→ SHORT PROBLEM
Gather up the lines with the word "object" in them.

→ DATA

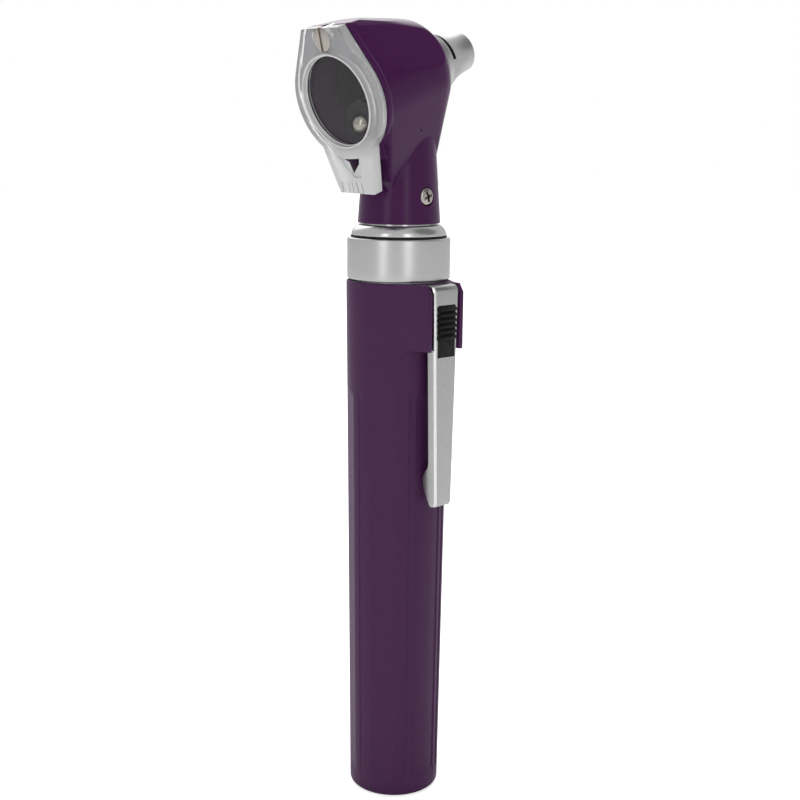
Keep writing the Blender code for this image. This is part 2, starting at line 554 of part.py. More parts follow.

---

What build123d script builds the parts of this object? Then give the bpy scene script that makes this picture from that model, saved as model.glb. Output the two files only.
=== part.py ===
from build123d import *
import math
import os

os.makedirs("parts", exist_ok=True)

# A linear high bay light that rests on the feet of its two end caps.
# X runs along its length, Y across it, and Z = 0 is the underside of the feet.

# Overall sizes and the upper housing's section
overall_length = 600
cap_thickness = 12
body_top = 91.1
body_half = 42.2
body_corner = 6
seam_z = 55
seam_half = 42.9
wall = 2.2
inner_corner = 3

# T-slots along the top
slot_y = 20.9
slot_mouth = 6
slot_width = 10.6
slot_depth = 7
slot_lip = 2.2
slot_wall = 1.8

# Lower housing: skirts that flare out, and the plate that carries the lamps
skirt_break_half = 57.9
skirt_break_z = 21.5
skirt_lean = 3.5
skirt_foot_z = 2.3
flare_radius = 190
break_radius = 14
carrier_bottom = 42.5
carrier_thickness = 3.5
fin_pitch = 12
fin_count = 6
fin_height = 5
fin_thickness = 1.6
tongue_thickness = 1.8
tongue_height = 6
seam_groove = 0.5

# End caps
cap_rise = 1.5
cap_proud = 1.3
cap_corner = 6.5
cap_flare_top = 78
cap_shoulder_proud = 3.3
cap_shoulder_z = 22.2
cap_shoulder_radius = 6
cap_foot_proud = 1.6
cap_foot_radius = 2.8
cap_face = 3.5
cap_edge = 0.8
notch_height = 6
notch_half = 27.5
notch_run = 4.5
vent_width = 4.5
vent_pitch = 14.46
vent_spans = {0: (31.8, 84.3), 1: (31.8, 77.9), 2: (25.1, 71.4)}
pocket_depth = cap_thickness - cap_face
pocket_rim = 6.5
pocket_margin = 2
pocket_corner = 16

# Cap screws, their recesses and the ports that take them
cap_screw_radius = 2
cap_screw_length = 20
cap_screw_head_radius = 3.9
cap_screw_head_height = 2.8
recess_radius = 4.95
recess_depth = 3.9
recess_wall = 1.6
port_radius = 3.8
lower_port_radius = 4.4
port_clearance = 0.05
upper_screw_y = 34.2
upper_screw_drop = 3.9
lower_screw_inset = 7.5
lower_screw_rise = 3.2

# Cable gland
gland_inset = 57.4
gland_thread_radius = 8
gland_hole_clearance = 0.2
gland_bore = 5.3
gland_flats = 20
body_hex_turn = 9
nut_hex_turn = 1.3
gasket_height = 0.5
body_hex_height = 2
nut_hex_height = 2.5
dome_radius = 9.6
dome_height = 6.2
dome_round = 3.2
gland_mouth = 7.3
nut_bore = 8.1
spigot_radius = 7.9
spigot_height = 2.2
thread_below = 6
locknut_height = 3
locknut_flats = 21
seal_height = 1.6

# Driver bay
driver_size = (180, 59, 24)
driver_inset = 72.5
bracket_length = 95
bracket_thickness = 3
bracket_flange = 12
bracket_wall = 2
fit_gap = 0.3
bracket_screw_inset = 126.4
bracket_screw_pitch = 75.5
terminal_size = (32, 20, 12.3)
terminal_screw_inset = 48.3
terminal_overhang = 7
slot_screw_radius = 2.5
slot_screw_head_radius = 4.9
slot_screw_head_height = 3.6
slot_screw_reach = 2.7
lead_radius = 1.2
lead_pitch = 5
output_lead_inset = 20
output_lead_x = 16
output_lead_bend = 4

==

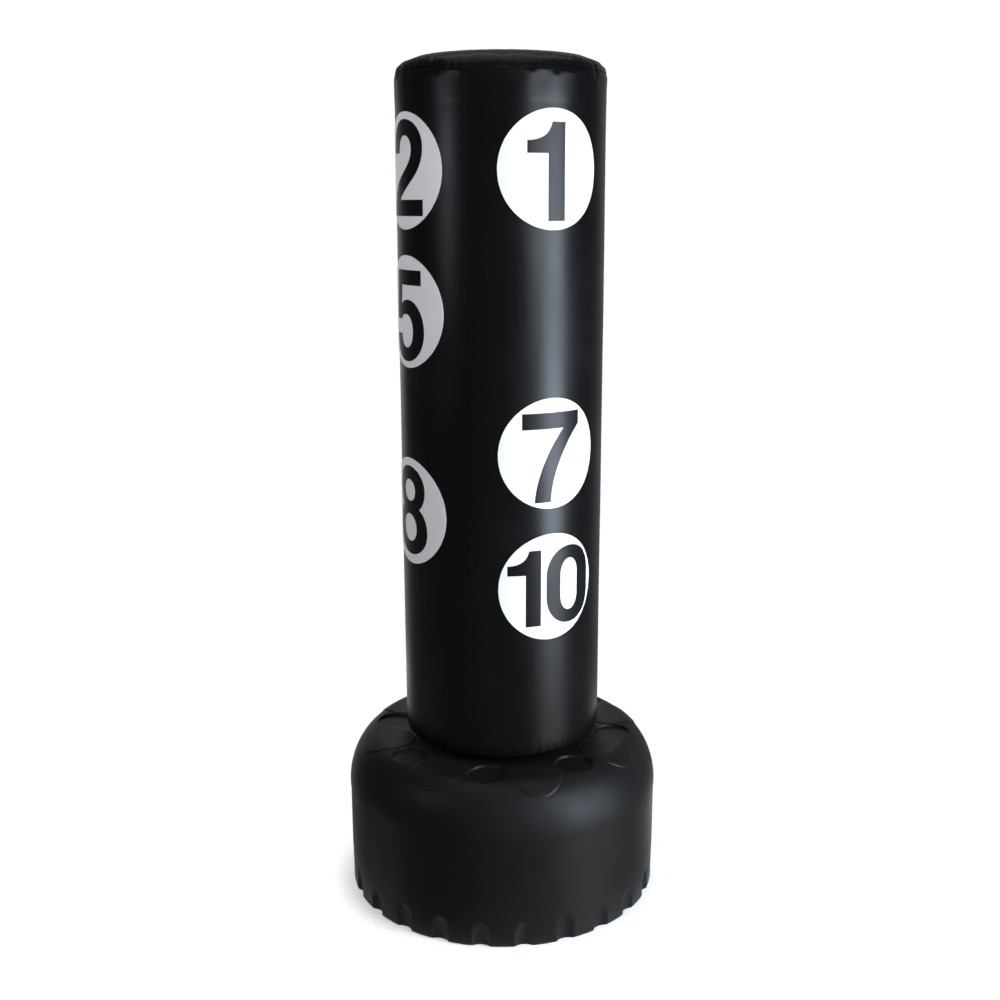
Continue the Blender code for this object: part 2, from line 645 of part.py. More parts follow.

→ THE COMPLETED TASK
What build123d script builds the parts of this object? Then give the bpy scene script that makes this picture from that model, saved as model.glb. Output the two files only.
Continue the Blender code for this object: part 2, from line 645 of part.py. More parts follow.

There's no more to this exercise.